Harari, however, also claimed that liberal capitalism was an important breakthrough in this history, since it dramatically eased the tension between our innate desires and social limitations. Unlike previous creeds, which expected people to overcome their urges, consumer culture made gratification into a virtue. Harari went so far as to claim that Silicon Valley and its army of venture capitalists were in the process of replacing all national hatreds with consumer-driven virtual communities. As he proclaimed in a passage that reads like Mark Zuckerberg’s fever dream, a “new global empire” of corporations “effectively enforces world peace.”

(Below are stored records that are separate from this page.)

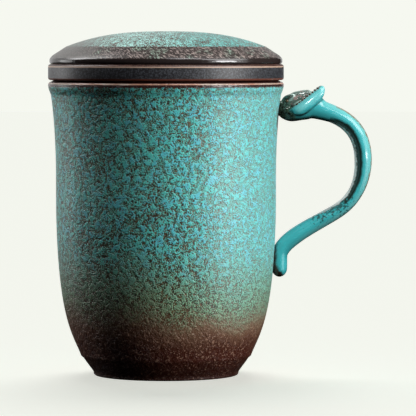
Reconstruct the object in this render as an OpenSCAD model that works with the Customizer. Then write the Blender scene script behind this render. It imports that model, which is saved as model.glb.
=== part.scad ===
// Lidded tea mug with a lift-out ceramic infuser and a beast-head handle.
// Millimetres. The origin is the centre of the foot on the table, +Z is up, +X points to the handle.

/* [Cup] */
// Height of the cup, from the table to the flat of its lip
cup_h = 109.2; // [105:0.2:120]
// Outer radius at the fullest part of the belly
belly_r = 40.75; // [38:0.05:46]
// Height at which the belly reaches its full width
belly_z = 62; // [50:1:66]
// How far the lip stands out beyond the belly
lip_flare = 2.85; // [2:0.05:3.5]
// How far the bead of the lip stands out from the neck below it
lip_bead = 1; // [0.5:0.1:1.6]
// Wall of the cup
cup_wall = 4; // [3:0.1:5]
// Width of the lip, from its outside to the mouth
lip_wall = 3.8; // [3.2:0.1:4.4]
// Thickness of the cup's floor
floor_t = 5; // [3.5:0.5:9]

/* [Foot] */
// Outer radius of the foot where it stands
foot_r = 26.9; // [24:0.1:29]
// How much the foot widens up to the ledge
foot_flare = 3.7; // [2:0.1:4.5]
// Step of the ledge where the glaze of the belly ends
ledge = 1; // [0.4:0.1:1.6]
// Height of the ledge above the table
foot_h = 7.3; // [5:0.1:9]
// Width of the ring that the cup stands on
foot_ring_w = 5.5; // [4:0.1:8]
// Depth of the hollow inside the ring
foot_recess = 2; // [1:0.1:3]

/* [Infuser] */
// Height of the flange that rests on the lip
flange_h = 6; // [4:0.1:8]
// Gap between the infuser's locating cone and the mouth of the cup
infuser_clear = 0.8; // [0.4:0.1:1.2]
// Gap between the basket and the inside of the cup's wall
basket_clear = 0.85; // [0.5:0.05:2]
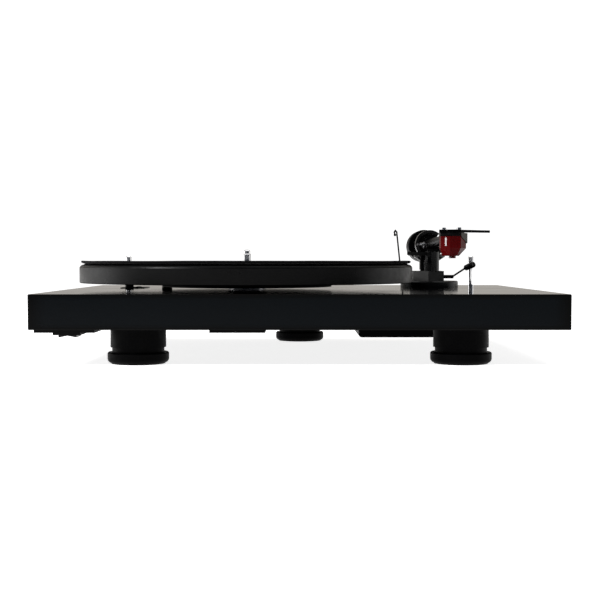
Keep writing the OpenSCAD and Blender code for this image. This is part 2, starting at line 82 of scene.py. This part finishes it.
class Shader:
    """A Principled material and the few node chains that the finishes are made from."""

    def __init__(self, name, color, rough, metal=0.0, **inputs):
        self.mat = bpy.data.materials.new(name)
        self.mat.use_nodes = True
        self.tree = self.mat.node_tree
        self.bsdf = self.tree.nodes["Principled BSDF"]
        self.set("Base Color", (*color, 1))
        self.set("Roughness", rough)
        self.set("Metallic", metal)
        for key, value in inputs.items():
            self.set(key.replace("_", " "), value)
        self.coords = self.node("ShaderNodeTexCoord").outputs["Object"]

    def set(self, socket, value):
        self.bsdf.inputs[socket].default_value = value

    def node(self, kind, **values):
        made = self.tree.nodes.new(kind)
        for key, value in values.items():
            if hasattr(made, key):
                setattr(made, key, value)
            else:
                made.inputs[key.replace("_", " ")].default_value = value
        return made

    def link(self, out, into):
        self.tree.links.new(out, into)

    def stretched(self, scale):
        mapping = self.node("ShaderNodeMapping")
        mapping.inputs["Scale"].default_value = scale
        self.link(self.coords, mapping.inputs["Vector"])
        return mapping.outputs["Vector"]

    def noise(self, scale, detail=3.0, stretch=None):
        made = self.node("ShaderNodeTexNoise", Scale=scale, Detail=detail)
        self.link(self.stretched(stretch) if stretch else self.coords, made.inputs["Vector"])
        return made.outputs["Fac"]

    def ranged(self, value, low, high, from_low=0.3, from_high=0.7):
        made = self.node("ShaderNodeMapRange")
        self.link(value, made.inputs["Value"])
        made.inputs["From Min"].default_value = from_low
        made.inputs["From Max"].default_value = from_high
        made.inputs["To Min"].default_value = low
        made.inputs["To Max"].default_value = high
        return made.outputs["Result"]

    def math(self, operation, a, b=None):
        made = self.node("ShaderNodeMath", operation=operation)
        for socket, value in zip(made.inputs, (a, b)):
            if isinstance(value, (int, float)):
                socket.default_value = value
            elif value is not None:
                self.link(value, socket)
        return made.outputs["Value"]

    def rough_by(self, value, low, high):
        """Roughness between low and high."""
        self.link(self.ranged(value, low, high), self.bsdf.inputs["Roughness"])

    def color_by(self, value, dark, light, low=0.3, high=0.7):
        """Base colour from dark to light as the value goes from low to high."""
        ramp = self.node("ShaderNodeValToRGB")
        ramp.color_ramp.elements[0].position = low
        ramp.color_ramp.elements[0].color = (*dark, 1)
        ramp.color_ramp.elements[1].position = high
        ramp.color_ramp.elements[1].color = (*light, 1)
        self.link(value, ramp.inputs["Fac"])
        self.link(ramp.outputs["Color"], self.bsdf.inputs["Base Color"])

    def bump_by(self, value, strength, distance):
        """Relief of the given depth, in metres."""
        made = self.node("ShaderNodeBump", Strength=strength, Distance=distance)
        self.link(value, made.inputs["Height"])
        self.link(made.outputs["Normal"], self.bsdf.inputs["Normal"])


def shade(color, factor):
    return tuple(min(1, c * factor) for c in color)


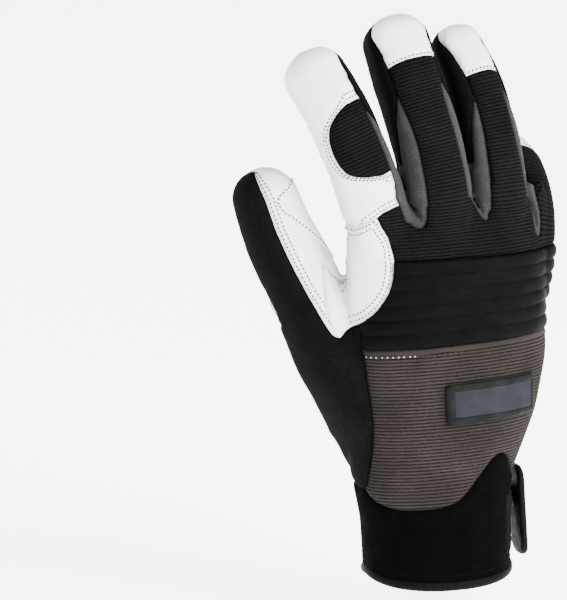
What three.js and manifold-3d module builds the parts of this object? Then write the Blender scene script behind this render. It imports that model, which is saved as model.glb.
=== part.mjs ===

Others have argued that prehistoric times point to very different lessons. Rather than explaining our base desires, our predecessors were models for anti-capitalist emancipation. This was the claim of the anarchist anthropologist David Graeber (a celebrity since his participation in the Occupy Wall Street movement) and archaeologist David Wengrow, who co-wrote the bestselling The Dawn of Everything: A New History of Humanity (2021). Drawing on a wide range of archaeological findings, the two declared that ancient humans often lived without social hierarchies and without the inequalities of private property. Even as they cultivated complex agriculture and engaged in commerce, they maintained proto-anarchist sensitivities by distributing power and wealth among themselves. For Graeber and Wengrow, this evidence showed that our capitalist present was not in line with human nature, as Harari believed. It in fact represented a betrayal of early liberties, and had to be corrected by returning to anarchism.